YOUR OBJECTIVE
Quote exactly and only this range of lines in the data below: the line that holds "housing_frame = build_housing()" to the line that holds "if empty is", both included.
● ● ● ●
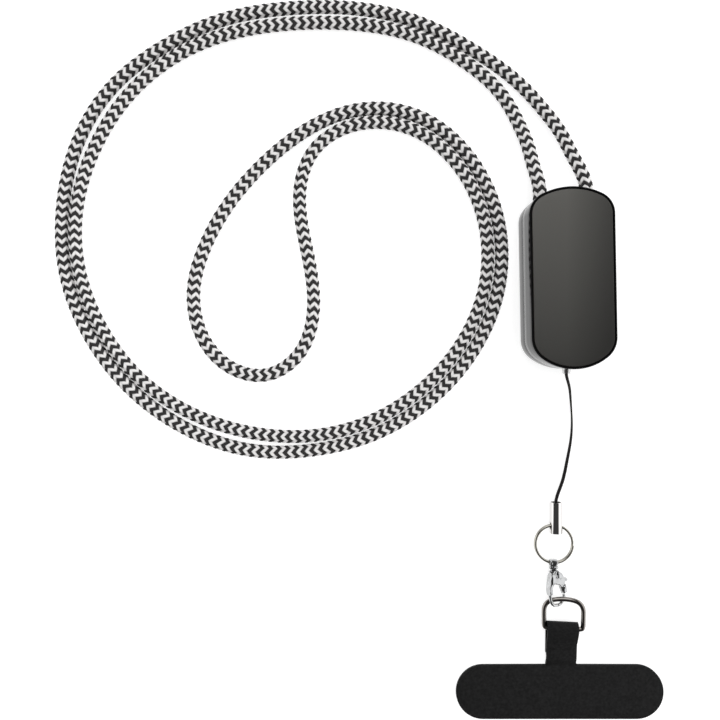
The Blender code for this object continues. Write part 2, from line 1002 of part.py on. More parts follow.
def build_patch():
    """A T of cloth: the rounded patch, and its neck folded round the D-ring's bar and back under."""
    _, bar_y = d_bar_middle
    top = bar_y - neck_length
    radius = patch_height / 2
    reach = patch_width / 2 - radius
    centre_y = top - radius
    left = neck_middle_x - neck_width / 2
    right = neck_middle_x + neck_width / 2
    outline = [(left, top)]
    outline += arc_points((patch_middle_x - reach, centre_y), radius, 90.0, 270.0, 16)
    outline += arc_points((patch_middle_x + reach, centre_y), radius, -90.0, 90.0, 16)
    outline += [(right, top)]
    form = bmesh.new()
    corners = [form.verts.new((x, y, patch_thickness / 2)) for x, y in outline]
    form.faces.new(corners)
    edge = form.edges.get((corners[-1], corners[0]))
    for y, z, lift in neck_rows()[1:]:
        grown = bmesh.ops.extrude_edge_only(form, edges=[edge])["geom"]
        edge = next(part for part in grown if isinstance(part, bmesh.types.BMEdge))
        for vertex in edge.verts:
            vertex.co.y = y
            vertex.co.z = z + lift * (vertex.co.x - neck_middle_x)
    bmesh.ops.recalc_face_normals(form, faces=form.faces)
    mesh = bpy.data.meshes.new("phone_patch")
    form.to_mesh(mesh)
    form.free()
    patch = place("phone_patch", mesh, black_cloth)
    wall = patch.modifiers.new("cloth", "SOLIDIFY")
    wall.thickness = patch_thickness
    wall.offset = 0.0
    wall.use_even_offset = True


housing_frame = build_housing()
build_bushing(housing_frame)
build_rope()
build_string()
build_crimp()
build_split_ring()
swivel_frame = empty("swivel_frame", swivel_middle(), (-swivel_pitch, 0, swivel_heading))
build_swivel(swivel_frame)
clasp_frame = empty("clasp_frame", (0, 0, 0), (0, clasp_roll, 0), swivel_frame)
build_clasp(clasp_frame)
build_d_ring()
build_patch()
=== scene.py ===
"""Looks of the phone crossbody strap: a doubled braided rope, the glossy housing with its satin plate,
a thin string, chrome links and a black cloth patch, laid flat and seen from straight above."""

import math

import bmesh
import bpy
import numpy as np
from mathutils import Matrix, Vector


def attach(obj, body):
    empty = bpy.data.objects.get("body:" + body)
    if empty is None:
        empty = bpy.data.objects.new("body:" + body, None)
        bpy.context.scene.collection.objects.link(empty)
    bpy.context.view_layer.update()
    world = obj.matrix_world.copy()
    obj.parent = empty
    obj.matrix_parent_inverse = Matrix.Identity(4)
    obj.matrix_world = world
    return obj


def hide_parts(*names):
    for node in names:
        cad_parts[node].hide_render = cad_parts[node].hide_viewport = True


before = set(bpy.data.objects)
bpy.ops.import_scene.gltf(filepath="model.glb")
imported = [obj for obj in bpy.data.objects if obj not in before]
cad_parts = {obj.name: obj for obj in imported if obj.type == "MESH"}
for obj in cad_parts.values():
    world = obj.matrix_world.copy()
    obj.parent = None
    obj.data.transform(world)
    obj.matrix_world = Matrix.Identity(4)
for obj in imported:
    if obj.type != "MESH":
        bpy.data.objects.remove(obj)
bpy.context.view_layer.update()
MM = 0.001


# Camera: straight above the middle of the laid-out strap, 232 mm up, and 216 mm of floor across
CAMERA_HEIGHT = 232.0 * MM
FLOOR_ACROSS = 216.0 * MM
SENSOR_WIDTH = 36.0
camera = bpy.data.objects.new("camera", bpy.data.cameras.new("camera"))
camera.data.sensor_width = SENSOR_WIDTH
camera.data.lens = SENSOR_WIDTH * CAMERA_HEIGHT / FLOOR_ACROSS
camera.data.clip_start = 5.0 * MM
camera.location = (-59.7 * MM, -23.0 * MM, CAMERA_HEIGHT)
bpy.context.scene.collection.objects.link(camera)
bpy.context.scene.camera = camera


# Braided rope: one round braid of about 4 mm, doubled from the housing round to its end loop.
# Eight columns of slanting floats run round it, each float black or white, so that they make zigzags.
ROPE_DIAMETER = 3.9 * MM
HOUSING_TURN = math.radians(1.05)
HOUSING_END = 25.6 * MM
SHELL_WALL = 1.8 * MM
SEAM_HEIGHT = 6.4 * MM
ROPE_HOLE_X = 6.8 * MM
ROPE_TUCKED_IN = 4.5 * MM

# Middle line of the two strands, in millimetres: x, y, distance between their centres, height
STRAP_RUN = (
    (-3.1, 35.4, 11.8, 5.1),
    (-5.4, 42.3, 10.3, 3.7),
    (-8.8, 48.9, 8.5, 2.5),
    (-12.8, 54.9, 6.8, 2.0),
    (-17.7, 60.2, 5.4, 1.95),
    (-26.2, 66.7, 4.3, 1.95),
    (-43.1, 75.5, 4.1, 1.95),
    (-61.7, 79.3, 4.6, 1.95),
    (-80.7, 79.3, 4.6, 1.95),
    (-99.4, 76.2, 4.5, 1.95),
    (-116.8, 68.5, 4.2, 1.95),
    (-131.4, 56.5, 5.2, 1.95),
    (-141.4, 40.3, 5.2, 1.95),
    (-146.1, 21.9, 4.1, 1.95),
    (-145.2, 2.9, 4.1, 1.95),
    (-138.3, -14.8, 4.1, 1.95),
    (-126.8, -29.8, 4.1, 1.95),
    (-111.3, -40.8, 4.7, 1.95),
    (-93.4, -47.0, 5.2, 1.95),
    (-74.4, -47.7, 4.3, 1.95),
    (-56.0, -43.1, 4.1, 1.95),
    (-39.9, -33.1, 4.1, 1.95),
    (-27.5, -18.7, 4.1, 1.95),
    (-20.5, -1.2, 4.1, 1.95),
    (-20.6, 17.8, 4.1, 1.95),
    (-28.2, 35.2, 4.1, 1.95),
    (-42.7, 47.3, 4.2, 1.95),
    (-61.2, 49.1, 4.2, 1.95),
)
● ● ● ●
SOLUTION FOR THIS TASK
housing_frame = build_housing()
build_bushing(housing_frame)
build_rope()
build_string()
build_crimp()
build_split_ring()
swivel_frame = empty("swivel_frame", swivel_middle(), (-swivel_pitch, 0, swivel_heading))
build_swivel(swivel_frame)
clasp_frame = empty("clasp_frame", (0, 0, 0), (0, clasp_roll, 0), swivel_frame)
build_clasp(clasp_frame)
build_d_ring()
build_patch()
=== scene.py ===
"""Looks of the phone crossbody strap: a doubled braided rope, the glossy housing with its satin plate,
a thin string, chrome links and a black cloth patch, laid flat and seen from straight above."""

import math

import bmesh
import bpy
import numpy as np
from mathutils import Matrix, Vector


def attach(obj, body):
    empty = bpy.data.objects.get("body:" + body)
    if empty is None:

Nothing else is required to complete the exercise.